The Master Boot Record holds the Boot Manager for the disk. GRUB is technically a boot loader, but its functionality far exceeds that of a conventional boot loader, and crosses the line of a Boot Manager very convincingly. Upon completion of its initialization sequence, the BIOS, in order of the priority set in the CMOS, loads a bootloader from the default boot disk. Assume that the HDD is given priority for our example. So the BIOS loads the first HDD's (or second, or third, or fourth, depending on what you set the boot order to), Master Boot Record into RAM at 0x7C00 and jumps to it, passing the drive number via a register. The MBR contains code to bootstrap an OS, or a second stage of itself, depending on how considerate the bootloader in question is. GRUB loads its second stage, and displays a menu listing all of the OSs recorded in its configuration file.

These OSs have given GRUB commands on how to boot them:

• For Windows, a record is placed which indicates the partition Windows is installed on, and an instruction to chainload one sector (512 bytes) into RAM at 0x7C00, and jump to it; In other words, simply load the Windows bootloader into RAM as if it was placed there by the BIOS.
• For OSs that use EXT, ReiserFS, or other directly supported GRUB filesystems, you have the convenience of being able to ask GRUB to look into the partition and find your kernel file and load it into memory.
• For OSs that do not use a GRUB supported File system, the convention has been to simply ask GRUB to chainload the partition boot sector for your OSs partition and jump to it. However, using some logic, it is possible to avoid having to do anything whatsoever in real mode, or having to write a bootloader, even for a custom file system, and have GRUB do all the work.

The GRUB 'kernel' and 'chainloader' commands

GRUB is able to make a particular partition on a hard drive the 'root' for its operations. It can do so in one of two ways:

• Simply take note of the fact that the user wants to set that partition as the root, or
• If the partition has a recognizable file system (one known by GRUB), GRUB can also mount it for file system parsing to actually locate a kernel image on disk.

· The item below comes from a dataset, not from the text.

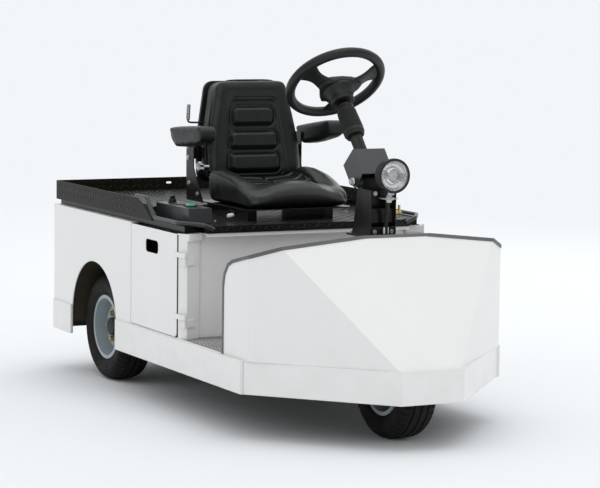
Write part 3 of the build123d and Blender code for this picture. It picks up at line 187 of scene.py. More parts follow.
# %% Helpers for finishes
class Finish:
    """A procedural material under construction."""

    def __init__(self, name, colour, roughness, metallic=0.0, coat=0.0, specular=0.5):
        self.material = bpy.data.materials.new(name)
        self.material.use_nodes = True
        self.tree = self.material.node_tree
        self.shader = self.tree.nodes["Principled BSDF"]
        self.shader.inputs["Base Color"].default_value = (*colour, 1.0)
        self.shader.inputs["Roughness"].default_value = roughness
        self.shader.inputs["Metallic"].default_value = metallic
        self.shader.inputs["Coat Weight"].default_value = coat
        self.shader.inputs["Coat Roughness"].default_value = 0.08
        self.shader.inputs["Specular IOR Level"].default_value = specular
        self.place = self.tree.nodes.new("ShaderNodeTexCoord").outputs["Object"]
        self.colour = (*colour, 1.0)
        self.normal = None

    def link(self, output, socket):
        self.tree.links.new(output, socket)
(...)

When a partition is chosen as the root for GRUB's operations, there are two ways to load an executable image:

The 'kernel' command: The kernel command either reads an executable, Multiboot Compliant image from a recognized File system, or as absolute sectors from the start of the partition.

The 'chainloader' command: The chainloader command loads an executable image of the assumed format 'binary' at 0x7C00 and jumps to the address 0x7C00.

How may I use this information to ensure that GRUB can load an executable image off my custom FS?

Take some time to think. You are designing a custom filesystem. There is therefore no restriction on where on the partition (which absolute sector) the FS header, and therefore the FS itself should start. You are completely free to, in your FS specification, state that a partition complying with YourOwnFS should not touch the 1st, say, ~16-32KB, and that it is reserved for boot information, or other useful data. Therefore, in the Partition Table, your partition is stated to begin at Sector X, but the Fs itself may begin at sector X+BOOT_RESERVED_OFFSET. This way, we replace the old, completely illogical standard which dictates that a partition's boot sector contains boot code, and, using the reserved sectors for your FS, place an executable image at the absolute beginning of the partition containing a full, conveniently sized boot program for your OS.

To load the program, your instructions to GRUB will be something like the following:

rootnoverify (hd0,PARTITION_NUMBER)
kernel 0+BOOT_RESERVED_OFFSET
boot

The kernel command loads a Multiboot compliant kernel, and in this case, we have specified an absolute number of sectors to load. The 'kernel' command can automatically detect if the file it's loading from the sectors is an ELF program. In other words, your 'bootloader' may even be a full ELF program, using this trick. In fact, you may even decide to place your kernel's executable image as the first N sectors, and have GRUB ELF load the kernel as absolute sectors, and not have to worry about parsing your custom FS at all.

Your kernel image, now loaded into memory (if it's an ELF, you can link it to 1MB physical), can then set itself up painlessly, and it also gets the benefit of the GRUB Multiboot Data structure passed to it. This method completely invalidates the need to write a real mode bootloader. There are other reasons why it is probably best that Hobbyist OS Developers use this method:

The method implies that GRUB is placed into the MBR of a hobby OS partition installation, or even whole disk installation. If all hobby OSs use this method, whether or not they use a custom FS, it gives them the advantage of being able to load a full program, in protected mode via GRUB, and bypassing the Real Mode bootloader stage completely. No more problems with writing an efficient program in 446 bytes.